636. Each… what they understand: Alexander Pope, An Essay on Criticism (1711), ll. 66-7.
637. l’esprit du corps: The regard entertained by the members of a body for the honour and interests of the body as a whole, and of each other as belonging to it (OED, 2).
638. making Birnamwood march to Dunsinane: In Macbeth, V.iv-v.
639. The Mountain Nymph, sweet Liberty: Milton, ‘L’Allegro’, l. 36.
640. Off with his head… Aylesbury: Cf. Colley Cibber, The Tragical History of King Richard III (1735), p. 57.
641. Difficile… dicere: ‘It is difficult to speak of common things in your own way’ – Horace, Ars Poetica, l. 128.
642. Tuque… primus: Ibid., ll. 128–30; for the translation, see below (n. 644).
643. Epistola ad Pisones: An alternative, and technically more correct, way of referring to Horace’s Ars Poetica.
644. Si quid… aut operis lex: ‘If it is an untried theme you entrust to the stage, and if you boldly fashion a fresh character, make it the same at the end as it is at the beginning, and have it self-consistent. It is difficult to speak of common things in your own way; and it is more proper for you to spin into acts a song of Troy than if, for the first time, you were giving the world an unknown and unsung theme.
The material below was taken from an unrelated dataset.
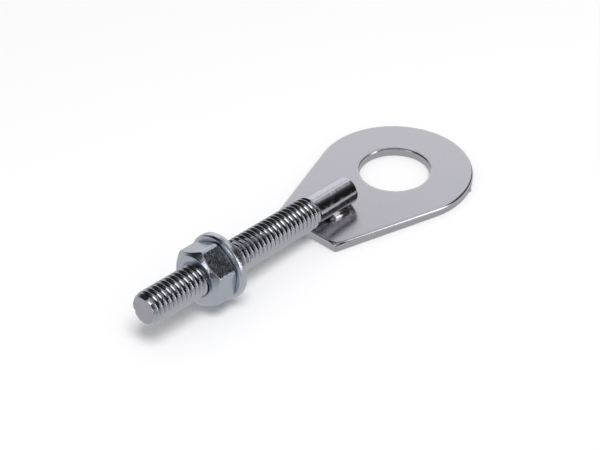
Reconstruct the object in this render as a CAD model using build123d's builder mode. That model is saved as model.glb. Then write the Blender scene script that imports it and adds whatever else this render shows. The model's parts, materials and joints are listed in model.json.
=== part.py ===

You may acquire private rights in common ground, provided you will neither linger in the one hackneyed and easy round, nor trouble to render word for word, with the fidelity of the translator. Nor by your mode of imitating should you take the “leap into the pit” out of which shame, if not the law of your work, will forbid you to stir hand or foot to escape’ – ibid., ll. 125–35.